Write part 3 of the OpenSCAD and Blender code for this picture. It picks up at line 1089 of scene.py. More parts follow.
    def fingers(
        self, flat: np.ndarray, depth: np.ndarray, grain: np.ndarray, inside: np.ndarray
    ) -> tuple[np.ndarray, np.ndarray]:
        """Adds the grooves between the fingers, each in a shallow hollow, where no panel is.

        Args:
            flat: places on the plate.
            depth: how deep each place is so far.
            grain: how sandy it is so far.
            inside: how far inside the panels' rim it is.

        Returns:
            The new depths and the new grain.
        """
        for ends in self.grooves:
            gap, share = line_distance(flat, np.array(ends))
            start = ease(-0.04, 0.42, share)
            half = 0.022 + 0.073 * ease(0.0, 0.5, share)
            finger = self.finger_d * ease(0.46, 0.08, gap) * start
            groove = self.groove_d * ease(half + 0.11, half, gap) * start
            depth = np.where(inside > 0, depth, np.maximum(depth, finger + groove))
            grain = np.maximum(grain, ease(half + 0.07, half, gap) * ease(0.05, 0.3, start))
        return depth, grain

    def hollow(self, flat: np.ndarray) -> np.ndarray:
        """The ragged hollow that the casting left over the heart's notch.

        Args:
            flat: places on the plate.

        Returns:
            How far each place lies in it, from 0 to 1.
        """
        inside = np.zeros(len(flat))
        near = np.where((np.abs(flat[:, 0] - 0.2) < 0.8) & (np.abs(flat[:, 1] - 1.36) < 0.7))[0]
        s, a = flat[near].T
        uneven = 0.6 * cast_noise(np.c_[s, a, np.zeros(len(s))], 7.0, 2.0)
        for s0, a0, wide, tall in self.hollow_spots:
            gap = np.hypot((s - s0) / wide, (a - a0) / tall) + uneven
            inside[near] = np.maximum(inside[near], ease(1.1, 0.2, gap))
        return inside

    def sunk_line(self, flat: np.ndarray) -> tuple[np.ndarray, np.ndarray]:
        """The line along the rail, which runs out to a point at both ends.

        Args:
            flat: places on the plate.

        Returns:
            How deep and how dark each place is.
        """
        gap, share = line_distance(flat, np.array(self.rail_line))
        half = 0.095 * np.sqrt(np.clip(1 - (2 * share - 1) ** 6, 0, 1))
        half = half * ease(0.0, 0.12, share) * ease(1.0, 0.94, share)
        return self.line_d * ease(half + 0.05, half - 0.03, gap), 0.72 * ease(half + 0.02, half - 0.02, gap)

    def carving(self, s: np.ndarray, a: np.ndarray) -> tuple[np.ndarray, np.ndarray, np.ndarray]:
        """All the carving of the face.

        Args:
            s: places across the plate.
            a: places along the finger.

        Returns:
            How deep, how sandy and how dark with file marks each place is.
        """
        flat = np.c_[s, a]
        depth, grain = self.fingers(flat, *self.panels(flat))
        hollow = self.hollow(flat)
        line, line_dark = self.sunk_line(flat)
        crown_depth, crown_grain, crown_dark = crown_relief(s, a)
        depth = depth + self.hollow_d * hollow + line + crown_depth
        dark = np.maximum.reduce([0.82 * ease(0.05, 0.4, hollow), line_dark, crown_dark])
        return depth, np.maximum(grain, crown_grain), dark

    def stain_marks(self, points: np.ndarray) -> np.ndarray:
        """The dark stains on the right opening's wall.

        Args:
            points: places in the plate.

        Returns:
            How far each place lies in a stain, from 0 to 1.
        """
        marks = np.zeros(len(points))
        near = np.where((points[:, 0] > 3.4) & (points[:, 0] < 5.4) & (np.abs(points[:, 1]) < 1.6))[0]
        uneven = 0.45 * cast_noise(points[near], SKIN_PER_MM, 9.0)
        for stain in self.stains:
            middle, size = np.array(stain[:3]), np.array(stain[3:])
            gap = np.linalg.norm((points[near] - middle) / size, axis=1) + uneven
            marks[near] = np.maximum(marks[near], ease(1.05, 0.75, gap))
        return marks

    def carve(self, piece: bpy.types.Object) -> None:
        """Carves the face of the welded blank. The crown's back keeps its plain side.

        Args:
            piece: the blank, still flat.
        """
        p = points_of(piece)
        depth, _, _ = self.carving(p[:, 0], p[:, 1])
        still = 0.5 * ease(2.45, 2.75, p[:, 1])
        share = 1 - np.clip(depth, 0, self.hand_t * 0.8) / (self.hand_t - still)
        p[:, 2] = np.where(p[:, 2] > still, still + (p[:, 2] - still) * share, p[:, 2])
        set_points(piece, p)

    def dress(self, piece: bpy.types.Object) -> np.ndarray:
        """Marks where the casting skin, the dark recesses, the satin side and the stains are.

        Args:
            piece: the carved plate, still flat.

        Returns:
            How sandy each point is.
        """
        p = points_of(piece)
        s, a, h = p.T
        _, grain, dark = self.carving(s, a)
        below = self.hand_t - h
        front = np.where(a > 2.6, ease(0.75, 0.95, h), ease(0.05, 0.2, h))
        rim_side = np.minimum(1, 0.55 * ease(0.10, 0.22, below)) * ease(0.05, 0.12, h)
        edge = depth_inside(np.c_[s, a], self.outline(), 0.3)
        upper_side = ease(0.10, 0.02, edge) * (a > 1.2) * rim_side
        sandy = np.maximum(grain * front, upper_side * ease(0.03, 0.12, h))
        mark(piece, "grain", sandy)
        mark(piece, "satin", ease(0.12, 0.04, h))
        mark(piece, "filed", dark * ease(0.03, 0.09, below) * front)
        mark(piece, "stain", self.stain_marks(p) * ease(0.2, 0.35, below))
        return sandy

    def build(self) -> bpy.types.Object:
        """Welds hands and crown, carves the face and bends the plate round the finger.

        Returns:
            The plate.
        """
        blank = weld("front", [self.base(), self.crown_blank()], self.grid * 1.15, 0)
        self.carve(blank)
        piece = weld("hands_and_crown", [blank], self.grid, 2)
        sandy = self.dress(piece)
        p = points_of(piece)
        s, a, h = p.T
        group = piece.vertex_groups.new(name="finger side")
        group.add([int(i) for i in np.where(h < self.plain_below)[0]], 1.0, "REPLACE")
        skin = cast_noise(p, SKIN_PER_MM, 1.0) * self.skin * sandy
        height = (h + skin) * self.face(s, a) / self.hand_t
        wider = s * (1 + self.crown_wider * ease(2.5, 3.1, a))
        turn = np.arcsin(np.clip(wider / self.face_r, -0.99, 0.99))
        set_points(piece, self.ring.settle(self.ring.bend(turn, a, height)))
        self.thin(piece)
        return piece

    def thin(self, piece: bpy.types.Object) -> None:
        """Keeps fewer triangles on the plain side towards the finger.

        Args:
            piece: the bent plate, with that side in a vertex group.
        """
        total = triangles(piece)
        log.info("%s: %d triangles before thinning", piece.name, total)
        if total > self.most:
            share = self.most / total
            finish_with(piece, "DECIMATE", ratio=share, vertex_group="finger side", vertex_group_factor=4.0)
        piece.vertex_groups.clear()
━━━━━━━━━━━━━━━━
Restate, word for word and with nothing added, the lines from the first line of the listing through the one where "inside: how far" stands.

Write part 3 of the OpenSCAD and Blender code for this picture. It picks up at line 1089 of scene.py. More parts follow.
    def fingers(
        self, flat: np.ndarray, depth: np.ndarray, grain: np.ndarray, inside: np.ndarray
    ) -> tuple[np.ndarray, np.ndarray]:
        """Adds the grooves between the fingers, each in a shallow hollow, where no panel is.

        Args:
            flat: places on the plate.
            depth: how deep each place is so far.
            grain: how sandy it is so far.
            inside: how far inside the panels' rim it is.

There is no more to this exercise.